A variant of Joshua, from Hebrew Yehoshua, meaning “Yahweh is salvation.”
Joshue is an Iberian and Latin American variant of Joshua, preserving a spelling tradition rooted in how Spanish-speaking scribes and priests transcribed Hebrew names in the centuries following the Reconquista and the evangelization of the Americas. The Hebrew Yehoshua — meaning 'God is salvation' or 'the Lord saves' — was first borne by Moses's successor, the general and leader who brought the Israelites into Canaan after forty years in the wilderness. His story, told in the Book of Joshua, is one of leadership, faith under pressure, and the crossing of thresholds — the Jordan River as a boundary between wandering and belonging.

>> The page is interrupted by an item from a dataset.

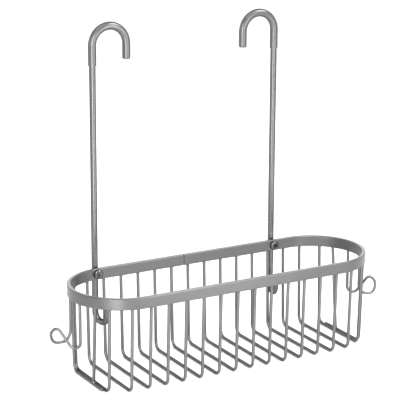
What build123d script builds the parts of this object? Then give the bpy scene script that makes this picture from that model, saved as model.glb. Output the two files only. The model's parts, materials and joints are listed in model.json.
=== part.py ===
from build123d import *
import math
import os

# Hanging wire basket for a shower: a flat band bent to a stadium, U-shaped wires under it,
# an eyelet hook at each end, and two rods that carry it from a pair of pipes or bars.
# Millimetres. X runs along the basket, Y from its front to its back, Z up.
# The origin is under the middle of the whole object, at the height the basket stands on.

# Rim band
rim_length = 312.0
rim_depth = 100.0
band_height = 11.0
band_thickness = 4.0
band_edge_round = 1.0
rim_gap = 1.6  # where the two ends of the bent band meet
rim_gap_x = -14.5

# Basket wires
wire_diameter = 3.0
wire_count = 16
last_wire_inset = 19.5  # from the end of the rim to the first and the last basket wire
wire_corner_radius = 7.0
wire_lean = 2.5  # each leg stands this much further in at the floor than at the rim
basket_height = 92.0

# End frames, which double one leg and the floor of the last basket wire, and the end wires on them
end_frame_reach = 26.0  # past the middle, on the side away from the frame's leg
end_wire_angle = 34.0  # from the end of the rim, round the centre of its curved end
end_wire_foot = 9.0  # from the middle to the end wire's foot
weld_gap = 0.02  # between wires that lie along each other

# Side hooks
side_hook_diameter = 2.8
side_hook_spread = 20.0  # between the two legs
side_hook_roundness = 0.92  # share of the largest bend that each corner has room for

# Hanger rods
rod_diameter = 6.0
rod_gap = 0.3  # between a rod and the back of the rim
left_hooked_wire = 3  # the basket wire that each rod's lower end hooks round
right_hooked_wire = wire_count - 3
hook_radius = 17.5
hook_top = 228.0  # centre of the rod at the top of its hook, above the rim
hook_tip_drop = 13.0
foot_radius = 9.0
foot_depth = 53.0  # centre of the rod at its lowest point, below the top of the rim
foot_tip_rise = 8.0
foot_turn = 76.0  # of the lower hook's plane, away from the length of the basket
foot_clearance = 0.3  # between the lower hook and the basket wire it goes round

# Sleeves on the upper hooks
sleeve_wall = 0.7
sleeve_clearance = 0.04
sleeve_drop = 18.0  # below the start of the bend, on the rod's long side
sleeve_cap = 1.5
sleeve_cap_round = 1.2

# Hanger screws
screw_diameter = 4.0
screw_head_diameter = 9.4
screw_head_height = 2.6
screw_socket_width = 2.5
screw_socket_depth = 1.4
screw_hole_clearance = 0.15
screw_thread_clearance = 0.04
screw_head_gap = 0.05
screw_seat_clearance = 0.3

# Worked-out places
wire_radius = wire_diameter / 2
rod_radius = rod_diameter / 2
sleeve_radius = rod_radius + sleeve_clearance + sleeve_wall
back_reach = rim_depth / 2 + rod_gap + rod_radius + sleeve_radius  # from the middle of the rim
rim_y = (rim_depth / 2 - back_reach) / 2  # the middle of the rim, with the object's box about Y = 0
rim_bottom = basket_height - band_height
bend_centre_x = (rim_length - rim_depth) / 2
mid_radius = (rim_depth - band_thickness) / 2
floor_z = wire_radius
screw_z = rim_bottom + band_height / 2
spring_z = basket_height + hook_top - hook_radius
foot_low_z = basket_height - foot_depth
foot_spring_z = foot_low_z + foot_radius
wire_pitch = (rim_length - 2 * last_wire_inset) / (wire_count - 1)
trim = 1.0  # length that a wire is made too long, before it is cut flat under the rim


def wire_x(number):
    """X of a basket wire, counted from 1 at the left."""
    return (number - (wire_count + 1) / 2) * wire_pitch


def rim_half_chord(x, radius=mid_radius):
    """Half the distance between the front and back of the band at X, at the mid-line or at a face."""
    past_bend = max(abs(x) - bend_centre_x, 0)
    return math.sqrt(radius**2 - past_bend**2)


# Each rod stands to the side of a basket wire, so that its lower hook passes just beside that wire.
foot_angle = math.radians(foot_turn)
lean_at_foot = wire_lean * (rim_bottom - foot_low_z) / (rim_bottom - floor_z)
rod_behind_wire = band_thickness / 2 + rod_gap + rod_radius + lean_at_foot
rod_beside_wire = rod_radius + wire_radius + foot_clearance
rod_offset = (rod_beside_wire + rod_behind_wire * math.cos(foot_angle)) / math.sin(foot_angle)
rod_x = {"left": wire_x(left_hooked_wire) - rod_offset, "right": wire_x(right_hooked_wire) + rod_offset}
back_face_y = {side: rim_y + rim_half_chord(x, rim_depth / 2) for side, x in rod_x.items()}
rod_y = {side: face + rod_gap + rod_radius for side, face in back_face_y.items()}
inward = {"left": 1, "right": -1}


def save(part, name):
    part.label = name
    export_step(part, f"parts/{name}.step")


def make_rim_band():
    with BuildPart() as band:
        with BuildSketch(Plane.XY.offset(rim_bottom)):
            with Locations((0, rim_y)):
                SlotOverall(rim_length, rim_depth)
                SlotOverall(
                    rim_length - 2 * band_thickness, rim_depth - 2 * band_thickness, mode=Mode.SUBTRACT
                )
        extrude(amount=band_height)
        edges = band.faces().filter_by(Axis.Z).edges()
        fillet(edges, band_edge_round)
        with Locations((rim_gap_x, rim_y + mid_radius, screw_z)):
            Box(rim_gap, 2 * band_thickness, 2 * band_height, mode=Mode.SUBTRACT)
        for side, x in rod_x.items():
            seat = Plane(
                origin=(x, back_face_y[side] - band_thickness, screw_z), x_dir=(1, 0, 0), z_dir=(0, -1, 0)
            )
            with BuildSketch(seat):
                Circle(screw_diameter / 2 + screw_hole_clearance)
            extrude(amount=2 * band_thickness, both=True, mode=Mode.SUBTRACT)
            # The seat is cut flat, because the band may have begun to bend under the screw head.
            with BuildSketch(seat):
                Circle(screw_head_diameter / 2 + screw_seat_clearance)
            extrude(amount=band_thickness, mode=Mode.SUBTRACT)
    return band.part


def wire_along(points, radii, diameter):
    """A round wire along straight runs joined by tangent bends."""
    with BuildPart() as wire:
        with BuildLine() as path:
            FilletPolyline(*points, radius=radii)
        with BuildSketch(Plane(origin=path.line @ 0, z_dir=path.line % 0)):
            Circle(diameter / 2)
        sweep()
    return wire.part


def cut_flat(wire, top, bottom=None):
    """Cuts a wire's ends level, where it is welded under the rim or on top of another wire."""
    with BuildPart() as cut:
        add(wire)
        split(bisect_by=Plane.XY.offset(top), keep=Keep.BOTTOM)
        if bottom is not None:
            split(bisect_by=Plane.XY.offset(bottom), keep=Keep.TOP)
    return cut.part


def make_basket_wire(number):
    x = wire_x(number)
    top = rim_half_chord(x)
    floor = top - wire_lean
    slope = wire_lean / (rim_bottom - floor_z)
    high = rim_bottom + trim
    points = [
        (x, rim_y - top - slope * trim, high),
        (x, rim_y - floor, floor_z),
        (x, rim_y + floor, floor_z),
        (x, rim_y + top + slope * trim, high),
    ]
    return cut_flat(wire_along(points, wire_corner_radius, wire_diameter), rim_bottom)


end_frame_x = wire_x(wire_count) + wire_diameter + weld_gap


def make_end_frame(side):
    """side is -1 at the left end, with the leg behind, and 1 at the right, with the leg in front."""
    top = rim_half_chord(end_frame_x)
    slope = wire_lean / (rim_bottom - floor_z)
    points = [
        (side * end_frame_x, rim_y - side * (top + slope * trim), rim_bottom + trim),
        (side * end_frame_x, rim_y - side * (top - wire_lean), floor_z),
        (side * end_frame_x, rim_y + side * end_frame_reach, floor_z),
    ]
    return cut_flat(wire_along(points, wire_corner_radius, wire_diameter), rim_bottom)


def make_end_wire(side):
    """A straight wire from the rim down to the floor of the end frame, across from the frame's leg."""
    angle = math.radians(end_wire_angle)
    top = Vector(bend_centre_x + mid_radius * math.cos(angle), mid_radius * math.sin(angle), rim_bottom)
    foot = Vector(end_frame_x, end_wire_foot, 2 * wire_radius + weld_gap)
    spare = (top - foot).normalized() * wire_diameter
    start, finish = [Vector(side * end.X, rim_y + side * end.Y, end.Z) for end in (foot - spare, top + spare)]
    with BuildPart() as wire:
        with BuildSketch(Plane(origin=start, z_dir=finish - start)):
            Circle(wire_radius)
        extrude(amount=(finish - start).length)
    return cut_flat(wire.part, top.Z, foot.Z)


# The side hook's corners: out from the rim, along the rim, and up from the rim's top.
# One leg comes down, turns up and out into an eyelet, and returns under itself to the other leg.
side_hook_corners = [
    (0.0, 10.0, -65.5),
    (16.0, -4.7, -34.7),
    (21.0, -9.6, -40.8),
    (17.6, -11.1, -52.6),
    (5.5, -7.5, -50.9),
    (0.0, -10.0, -44.0),
]


def largest_bends(points, share):
    """For each corner, a share of the largest bend that half of its shorter run allows."""
    radii = []
    for before, corner, after in zip(points, points[1:], points[2:]):
        back = Vector(*before) - Vector(*corner)
        ahead = Vector(*after) - Vector(*corner)
        turn = math.radians(180 - back.get_angle(ahead))
        shorter = min(back.length, ahead.length)
        radii.append(share * shorter / 2 / math.tan(turn / 2))
    return radii


def make_side_hook(side):
    """The same hook at both ends, turned half a turn about Z."""
    spread = side_hook_spread / 2
    leg_x = bend_centre_x + math.sqrt(mid_radius**2 - spread**2)
    corners = [(leg_x + out, along, basket_height + up) for out, along, up in side_hook_corners]
    points = [(leg_x, spread, rim_bottom), *corners, (leg_x, -spread, rim_bottom)]
    points = [(side * x, rim_y + side * y, z) for x, y, z in points]
    radii = largest_bends(points, side_hook_roundness)
    return wire_along(points, radii, side_hook_diameter)


def make_hanger_rod(side):
    x, y, toward = rod_x[side], rod_y[side], inward[side]
    foot_x, foot_y = toward * math.cos(foot_angle), -math.sin(foot_angle)
    with BuildPart() as rod:
        with BuildLine() as path:
            Line(
                (x + toward * 2 * hook_radius, y, spring_z - hook_tip_drop),
                (x + toward * 2 * hook_radius, y, spring_z),
            )
            ThreePointArc(
                (x + toward * 2 * hook_radius, y, spring_z),
                (x + toward * hook_radius, y, spring_z + hook_radius),
                (x, y, spring_z),
            )
            Line((x, y, spring_z), (x, y, foot_spring_z))
            ThreePointArc(
                (x, y, foot_spring_z),
                (x + foot_x * foot_radius, y + foot_y * foot_radius, foot_low_z),
                (x + 2 * foot_x * foot_radius, y + 2 * foot_y * foot_radius, foot_spring_z),
            )
            Line(
                (x + 2 * foot_x * foot_radius, y + 2 * foot_y * foot_radius, foot_spring_z),
                (
                    x + 2 * foot_x * foot_radius,
                    y + 2 * foot_y * foot_radius,
                    foot_spring_z + foot_tip_rise,
                ),
            )
        with BuildSketch(Plane(origin=path.line @ 0, z_dir=path.line % 0)):
            Circle(rod_radius)
        sweep()
        hole_plane = Plane(origin=(x, y, screw_z), x_dir=(1, 0, 0), z_dir=(0, -1, 0))
        with BuildSketch(hole_plane):
            Circle(screw_diameter / 2 + screw_thread_clearance)
        extrude(amount=rod_diameter, both=True, mode=Mode.SUBTRACT)
    return rod.part


def make_hook_sleeve(side):
    """A soft tube with a closed end, from the tip of the hook to the top of the rod."""
    x, y, toward = rod_x[side], rod_y[side], inward[side]
    tip_x = x + toward * 2 * hook_radius
    tip_z = spring_z - hook_tip_drop - sleeve_clearance
    with BuildPart() as sleeve:
        with BuildSketch(Plane.XY.offset(tip_z)):
            with Locations((tip_x, y)):
                Circle(sleeve_radius)
        extrude(amount=-sleeve_cap)
        cap_edge = sleeve.faces().sort_by(Axis.Z)[0].edges()
        fillet(cap_edge, sleeve_cap_round)
        with BuildLine() as path:
            Line((tip_x, y, tip_z), (tip_x, y, spring_z))
            ThreePointArc(
                (tip_x, y, spring_z),
                (x + toward * hook_radius, y, spring_z + hook_radius),
                (x, y, spring_z),
            )
            Line((x, y, spring_z), (x, y, spring_z - sleeve_drop))
        with BuildSketch(Plane(origin=path.line @ 0, z_dir=path.line % 0)):
            Circle(sleeve_radius)
            Circle(rod_radius + sleeve_clearance, mode=Mode.SUBTRACT)
        sweep()
    return sleeve.part


def make_hanger_screw(side):
    """A button-head screw through the rim and the rod, with its head inside the basket."""
    head_y = back_face_y[side] - band_thickness - screw_head_gap
    shank_length = rod_y[side] + rod_radius - head_y
    head_plane = Plane(origin=(rod_x[side], head_y, screw_z), x_dir=(1, 0, 0), z_dir=(0, -1, 0))
    with BuildPart() as screw:
        with BuildSketch(head_plane):
            Circle(screw_head_diameter / 2)
        extrude(amount=screw_head_height)
        dome = screw.faces().sort_by(Axis.Y)[0].edges()
        fillet(dome, screw_head_height * 0.75)
        with BuildSketch(head_plane.offset(screw_head_height)):
            RegularPolygon(screw_socket_width / 2, 6, major_radius=False)
        extrude(amount=-screw_socket_depth, mode=Mode.SUBTRACT)
        with BuildSketch(head_plane):
            Circle(screw_diameter / 2)
        extrude(amount=-shank_length)
    return screw.part


os.makedirs("parts", exist_ok=True)

save(make_rim_band(), "rim_band")

for number in range(1, wire_count + 1):
    save(make_basket_wire(number), f"basket_wire_{number:02d}")

for end, side in (("left", -1), ("right", 1)):
    save(make_end_frame(side), f"end_frame_{end}")
    save(make_end_wire(side), f"end_wire_{end}")
    save(make_side_hook(side), f"side_hook_{end}")
    save(make_hanger_rod(end), f"hanger_rod_{end}")
    save(make_hook_sleeve(end), f"hook_sleeve_{end}")
    save(make_hanger_screw(end), f"hanger_screw_{end}")
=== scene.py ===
import json
import math
import random

import bmesh
import bpy
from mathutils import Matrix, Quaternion, Vector


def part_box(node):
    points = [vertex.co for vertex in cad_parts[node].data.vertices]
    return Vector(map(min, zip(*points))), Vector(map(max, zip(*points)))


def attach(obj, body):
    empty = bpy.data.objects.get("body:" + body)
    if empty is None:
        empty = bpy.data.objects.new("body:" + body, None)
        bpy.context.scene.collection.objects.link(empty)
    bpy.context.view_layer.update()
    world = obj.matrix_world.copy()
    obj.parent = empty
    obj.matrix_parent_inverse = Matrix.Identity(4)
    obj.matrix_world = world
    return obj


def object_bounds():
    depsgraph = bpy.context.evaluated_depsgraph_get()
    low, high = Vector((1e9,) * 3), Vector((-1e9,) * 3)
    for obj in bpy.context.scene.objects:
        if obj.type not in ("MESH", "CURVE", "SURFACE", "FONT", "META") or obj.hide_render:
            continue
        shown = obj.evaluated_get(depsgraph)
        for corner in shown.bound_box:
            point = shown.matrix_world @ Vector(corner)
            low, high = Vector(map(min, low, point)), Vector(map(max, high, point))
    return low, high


# A hanging wire basket for a shower, in satin anodised aluminium, in the CAD's own frame.

mm = 0.001  # the scene is in metres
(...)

In Greek, Yehoshua became Iesous — the same name rendered in Latin as Iesus. Joshua and Jesus are therefore the same name in two different transliteration traditions, a linguistic fact that gives Joshue a profound, if often unremarked, theological depth. The Spanish form Josué (with the accent) has been standard across Latin America and Spain for centuries, and the unaccented Joshue appears in communities where English orthography mingles with Spanish naming tradition — a common phenomenon along the US-Mexico border and in Latin American immigrant families.
Joshue sits at a beautiful cultural intersection: it is a name that speaks of faith and heritage simultaneously in two languages, carrying the crossing narratives of both the Old Testament and the family histories of those who brought it north. It is a name of arrival, of threshold-crossing, of salvation — worn lightly as a given name but weighted with centuries of meaning.